Russia's sensible and less sensible migration policies

俄罗斯移民政策,有的合理,有的则不尽然

“THEY are throwing us all out,” says Makhmoud from Tajikistan mournfully, as he stands in front of a row of dead dangling[1] piglets at Dorogomilovsky market in Moscow. Under new rules that came into force this week, only 40% of workers at Russia's retail markets are supposed to be foreign, and none should be by April 1st.

来自塔吉克斯坦的马赫默德站在莫斯科多罗戈米洛夫斯基(Dorogomilovsky)市场一排悬挂着的死猪崽前,伤心地说:“他们要撵走我们了。”本周生效的新法规规定,在俄罗斯市场上从事零售工作的外国商贩数量不应该超过40%,而从4月1日起外国商贩的数量将降低到零。

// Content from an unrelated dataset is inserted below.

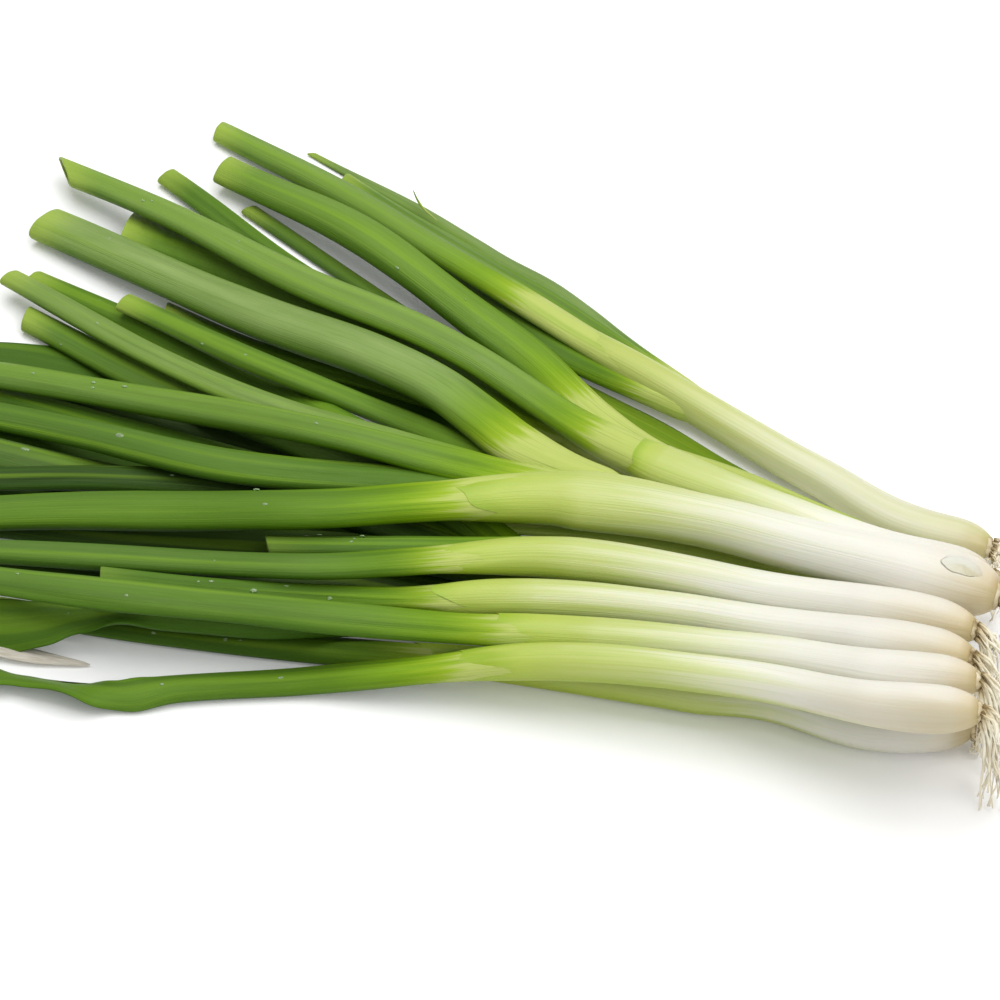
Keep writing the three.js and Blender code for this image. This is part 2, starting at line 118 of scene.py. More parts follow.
# Routes run in millimetres from the root end to the neck, and a leaf's on from the neck. What
# has a higher layer lies on what it crosses of the lower ones.
# An onion: bulb and neck are thicknesses, and flare is how much the neck is spread. Sleeve is how
# far the sheath runs on round its main leaf, the first where main gives no other. Roots and fall
# are how full the tuft is and how far it reaches. Ripe is how green the neck is, and
# earth how far the tan of the root end runs on, on the side towards the camera
# partly as painted shade. Olive is how dull the skin is.
# A leaf: tint runs from -2, dark, to 1, light. Left out, it is a random tone of the leaf's own;
# given, it is painted shade below zero and painted light above. Bloom is how waxy its top is, and
# also how much painted sheen lies there; pale is how far the lime runs out of the neck, dried how
# pale its end is, and slant how askew it is cut. Past limp it lies flat and ruffled, and past
# wrinkled it is wide and wrinkled. One with a point isn't cut.
ONIONS = [
    dict(layer=0, bulb=10.5, neck=8.5, roots=5, fall=3, sleeve=36, ripe=1.35,
         route=[(132, -38, 5), (108, -46.5, 5), (84, -46.5, 5), (60, -52, 5), (35, -54, 4.5)],
         leaves=[
             dict(layer=4, width=8, tint=-1.3,
                  route=[(-1, -60, 3), (-34, -67, 2), (-66, -74, 2), (-101, -79, 2)]),
         ]),
    dict(layer=-1, bulb=9.5, neck=8.5, roots=4, fall=3, sleeve=14, main=1,
         route=[(122, -33, 4.7), (97, -34, 4.7), (73, -38, 4.5), (30, -44, 4)],
         leaves=[
             dict(layer=4.1, width=8.4, tint=-1.3,
                  route=[(-10, -40, 2), (-48, -52, 2), (-86, -62, 2), (-126, -70, 2)]),
             dict(layer=4.2, width=8, tint=-2,
                  route=[(-9, -38, 2), (-48, -47, 2), (-82, -55, 2), (-118, -63, 2)]),
             dict(layer=5, width=9.6, limp=88, tint=-1,
                  route=[(2, -47, 5), (-31, -60, 4), (-62, -68, 3), (-92, -83, 3), (-122, -94, 2)]),
         ]),
    dict(layer=-2, bulb=9.5, neck=8.5, roots=4, fall=3, sleeve=14, main=1,
         route=[(117, -19, 4.7), (97, -19, 4.7), (73, -22, 4.5), (28, -27, 4)],
         leaves=[
             dict(layer=3.4, width=9.4, tint=-1.7,
                  route=[(-12, -29, 5), (-52, -38, 3), (-91, -48, 2), (-132, -56, 2)]),
             dict(layer=3.3, width=11.6, tint=-1.5,
                  route=[(-14, -26, 2), (-57, -27, 2), (-100, -29, 2), (-145, -31, 2)]),
             dict(layer=3, width=9, tint=-1,
                  route=[(-12, -15, 2), (-55, -12, 2), (-98, -12, 2), (-141, -10, 2)]),
             dict(layer=3.1, width=9.5, tint=-0.8,
                  route=[(-10, -7, 2), (-52, 0, 2), (-93, 6, 2), (-138, 19, 2)]),
             dict(layer=2.95, width=8.8, tint=-2,
                  route=[(-11, -6, 2), (-50, -6, 2), (-88, -5, 2), (-128, -1, 2)]),
             dict(layer=3.35, width=8.6, tint=-2,
                  route=[(-12, -20, 2), (-54, -20, 2), (-92, -28, 2), (-132, -42, 2)]),
             dict(layer=3.2, width=7.4,
                  route=[(-11, -2, 2), (-54, 12, 2), (-97, 24, 2), (-143, 33, 2)]),
         ]),
    dict(layer=-3, bulb=8.5, neck=7.5, roots=4, fall=3, sleeve=12, main=2,
         route=[(110, -2, 4.3), (90, -1, 4.3), (66, 7, 4.2), (42, 14, 4), (18, 21, 4)],
         leaves=[
             dict(layer=1.1, width=5,
                  route=[(-10, 37, 2), (-40, 51, 2), (-69, 64, 1.5), (-100, 79, 1.5)]),
             dict(layer=1.2, width=7.4, tint=-0.5,
                  route=[(-16, 34, 2), (-52, 49, 2), (-88, 64, 2), (-126, 83, 2)]),
             dict(layer=1.4, width=13, wrinkled=75,
                  route=[(-17, 32, 3), (-53, 45, 3), (-89, 56, 2), (-127, 61, 2)]),
             dict(layer=1.3, width=6.6,
                  route=[(-12, 25, 2), (-43, 27, 2), (-73, 28, 2), (-105, 34, 2)]),
         ]),
    dict(layer=0, bulb=10.5, neck=9.5, roots=6, fall=4, sleeve=30, olive=0.7,
         route=[(120, 21, 5), (98, 21, 5.3), (76, 29, 5.5), (54, 36, 6), (32, 45, 6)],
         leaves=[
             dict(layer=2.4, width=8.4, tint=1, bloom=0.5, pale=52, slant=-1,
                  route=[(-4, 60, 5), (-41, 74, 6), (-79, 92, 3), (-120, 105, 2)]),
             dict(layer=2.1, width=5.8, point=True, tint=-0.8, bloom=1,
                  route=[(2, 70, 2), (-29, 81, 1.5), (-60, 95, 1.5), (-93, 106, 1.5)]),
             dict(layer=2.2, width=7.4, tint=0.5,
                  route=[(5, 65, 2), (-23, 74, 2), (-51, 85, 2), (-80, 98, 2)]),
             dict(layer=2.3, width=8.4, tint=-0.9, dried=0.6,
                  route=[(10, 46, 3), (-9, 57, 2), (-32, 66, 2), (-56, 77, 2)]),
         ]),
    dict(layer=6, bulb=10.5, neck=9.5, flare=0.4, roots=6, fall=4, sleeve=8, main=1, ripe=1.12,
         route=[(122, 10, 6), (102, 7, 8), (81, 7, 11), (60, 9, 13), (38, 10, 14)],
         leaves=[
             dict(layer=6.1, width=11.6, slant=-0.5, tint=0.5, bloom=0.3, pale=34,
                  route=[(1, 40, 6), (-36, 62, 3), (-73, 79, 3), (-112, 91, 2)]),
             dict(layer=6.2, width=9.2, slant=-5, tint=1, bloom=0.7, pale=18,
                  route=[(0, 29, 9), (-36, 43, 7), (-72, 52, 6), (-111, 64, 5), (-151, 73, 4)]),
         ]),
    # The tan of this bulb runs far up its front as painted shade.
    dict(layer=12, bulb=10.2, neck=8.5, flare=0.15, roots=7, fall=8, sleeve=26, ripe=1.25, earth=0.7,
         route=[(132, -42, 16), (109, -48, 16), (85, -49.5, 15), (62, -53, 15), (38, -57, 14)],
         leaves=[
             dict(layer=12, width=8, limp=92, tint=0.2,
                  route=[(8, -66, 8), (-22, -77, 3), (-51, -89, 2), (-62, -95, 2), (-82, -98, 2),
                         (-115, -104, 2)]),
         ]),
    dict(layer=11, bulb=9.8, neck=8.5, flare=0.15, roots=7, fall=9, sleeve=26,
         route=[(129, -32, 15), (107, -37, 15), (85, -40, 15), (64, -43.5, 14.5), (43, -48, 14)],
         leaves=[
             dict(layer=11.2, width=9.2, tint=-0.5,
                  route=[(0, -56, 10), (-41, -64, 9), (-83, -71, 8), (-129, -76, 5)]),
         ]),
    dict(layer=10, bulb=9.8, neck=9, flare=0.15, roots=7, fall=9, sleeve=26, earth=0.24,
         route=[(126, -25, 14.5), (102, -27.5, 14.5), (76, -32, 14.5), (50, -35, 14), (24, -39, 13)],
         leaves=[
             dict(layer=10.5, width=6.4, tint=-0.8, dried=0.25,
                  route=[(5, -45, 9), (-26, -51, 6), (-54, -56.5, 5), (-80, -61.5, 5)]),
         ]),
    dict(layer=9, bulb=10, neck=10, flare=0.1, roots=7, fall=9, sleeve=36, main=0, earth=0.34,
         route=[(125, -17, 15.5), (101, -18.5, 15.5), (77, -22, 15.5), (54, -23.5, 15), (29, -25, 15)],
         leaves=[
             dict(layer=9, width=8, tint=-0.9,
                  route=[(-8, -37, 10), (-48, -48, 7), (-86, -57.5, 5), (-124, -68.5, 5)]),
             dict(layer=8.8, width=7, tint=-1.2, dried=0.25,
                  route=[(-3, -29, 9), (-24, -34, 8), (-46, -39, 6)]),
         ]),
    dict(layer=8, bulb=14, neck=12.5, flare=0.35, roots=9, fall=9, sleeve=33, main=5,
         ripe=1.15, earth=0.24,
         route=[(128, -6, 17.5), (103, -6, 18), (77, -6, 17.5), (51, -5.5, 17), (25, -7.5, 17)],
         leaves=[
             dict(layer=7.5, width=13.6, slant=1, bloom=1.3, pale=26,
                  route=[(-7, 15, 12), (-42, 28, 9), (-75, 34, 8), (-111, 42, 7), (-147, 50, 6)]),
             dict(layer=7.3, width=7.4, slant=0.6, tint=1, bloom=0.9, pale=20,
                  route=[(-17, 1, 10), (-59, 4, 8), (-101, 13, 6), (-147, 29, 5)]),
             dict(layer=7.2, width=7.4, tint=0.2,
                  route=[(-9, 6, 10), (-45, 16, 5), (-79, 22, 4), (-115, 30, 5)]),
             dict(layer=7.4, width=9.2, tint=0.3, bloom=0.4, pale=14,
                  route=[(-19, -3, 12), (-65, -2, 8), (-109, -4, 6), (-155, -9, 4)]),
             dict(layer=7.1, width=10, tint=-0.9,
                  route=[(-18, -9, 8), (-61, -15, 4), (-105, -16, 3), (-151, -20, 2)]),
             dict(layer=9.5, width=11.8, tint=-0.2, bloom=0.1,
                  route=[(-14, -20, 12), (-55, -34, 10), (-94, -48, 9), (-135, -63, 6)]),
         ]),
]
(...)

(1)Russia's markets offer useful insights into the erratic nature of the country's development. Though bits of Russia are booming, inequality is grotesquely wide, and even in glitzy[2] Moscow many Russians rely on cheap market stalls for their daily needs. Yet because many are staffed by immigrants—mostly from the ex-Soviet states of the Caucasus and Central Asia—they have also become a focus for Russia's increasingly visible ethnic nationalism. A deadly bomb at a Moscow market last August, and a riot soon afterwards in the northern Russian town of Kondopoga, where shops and markets were trashed, have been among the worst eruptions of this anger.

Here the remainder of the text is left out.